I get all sort of personal details, bills, tax statements, you name it.  In the Old Days, I simply deleted these emails but as the years passed I developed a "conscience" and have decided to do an "intervention" with each and every one of their emails.  It's been quite fun and I've interchanged a lot of followup emails with people who KNOW a John Parsons someplace.  However, NONE of the John Parsons have seen fit to thank me for helping them avoid tax delinquency or their golf clubs dues or whatever.

The reason I am putting up this blog post tonight is because this a SUCH A CLASSIC PHOTO!  One of the John Parsons lives in Australia and is a member of the Upper Crust Society there.  He's part of a polo club and you know how totally upper crust polo clubs are wont to be.  Anyway, over the years, this guy's polo club email has been pretty straight forward--until tonight.  I just got the photo an hour ago and it is definitely recent.  The guy at left is the John Parsons "Down Under."

Oops.

You gotta love this photo, even if you suspect it probably caused life-changing injuries to the polo player shown.  Heck, they are Aussies, they can deal with it.  In the meantime I say, "This Bloke ain't no Bloody Bludger!"


Friday, October 26, 2012

Two Week Warning

The Two Week Warning point was reached today.  Two weeks from today we will have already have had our water shut off.  We will be going through the last 18 hours of our departure routine.
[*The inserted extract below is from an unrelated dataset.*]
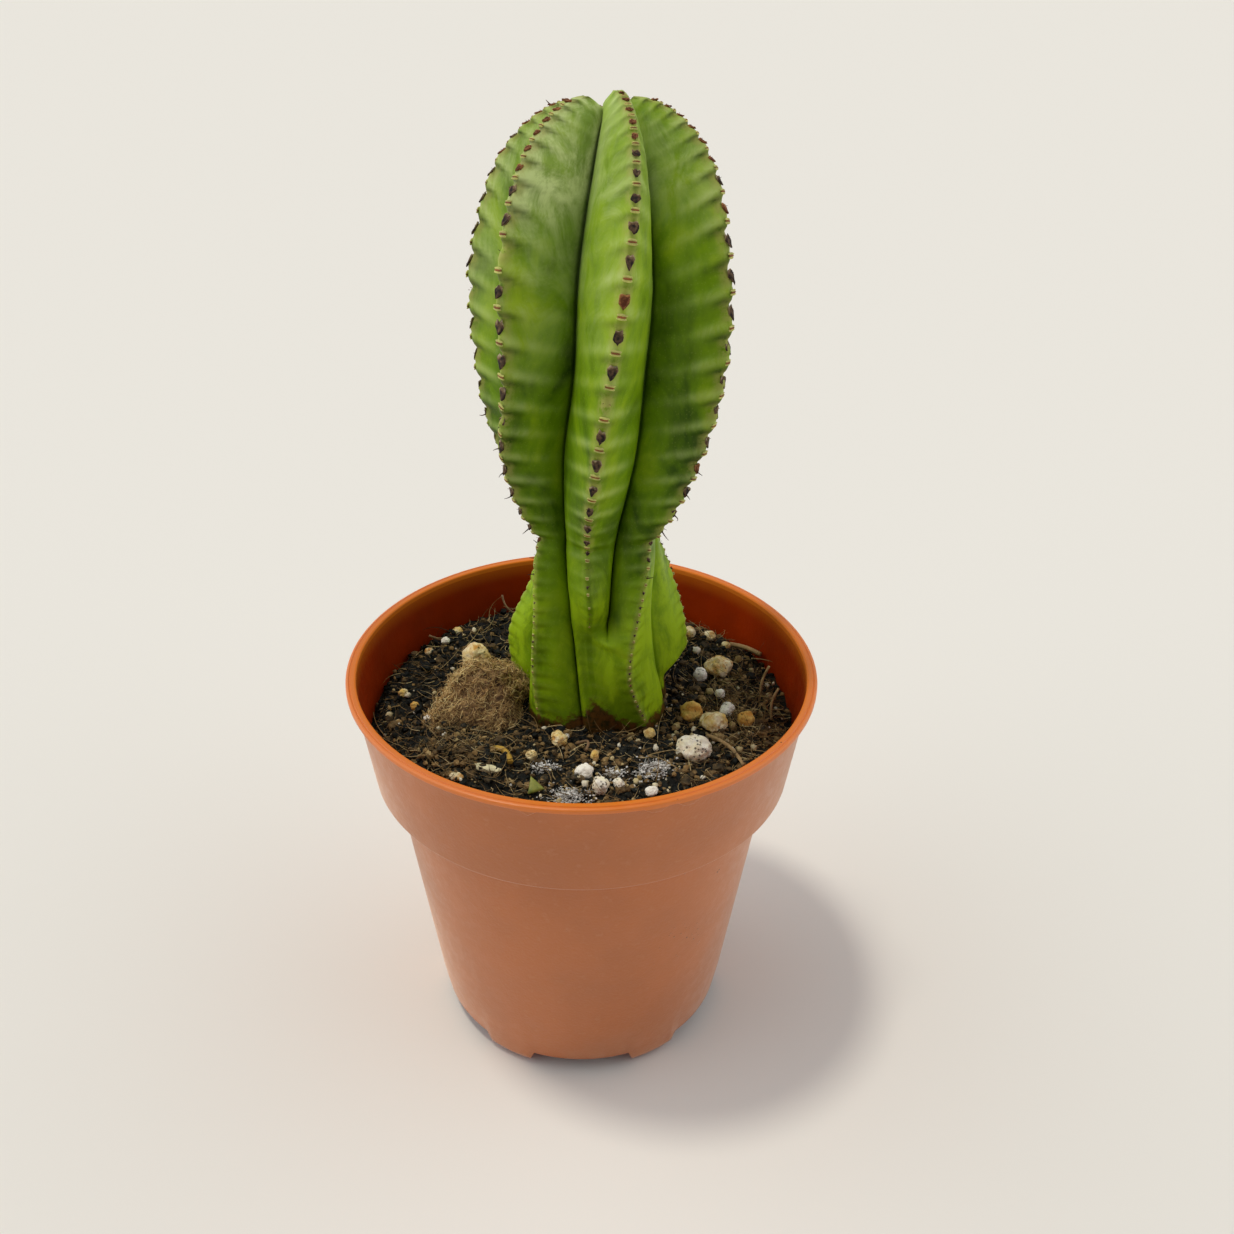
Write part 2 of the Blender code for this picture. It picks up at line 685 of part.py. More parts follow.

When we arrive at the "two week warning," it is almost analogous to when a pro football game comes down to the "two minute warning."  You know the game is almost over when time runs that short.  Likewise, we know our Idaho Season is almost over.  Time to go into the "hurry up offense" to get all the remaining nit-picky chores and tasks done

We're planning on leaving Saturday so we can drive through Salt Lake on Sunday morning. But it's really two weeks from today when the pedal hits the metal.

Tomorrow is the last Farmers Market of the season--always kind of sad to see it end.  Once we return from the last market, it's time to roll up some sleeves and dive into some grind-it-out-style football action here at the homestead.  Looking around our place, there's so much to do..

The snow sure hasn't cooperated.  It's still here and, in fact, snow is still sifting out of the gray evening sky.
This is when we look at all those leaves piled high in our yard and start to get a little concerned.  Will there be time to deal with them?  If not, who will?  And when?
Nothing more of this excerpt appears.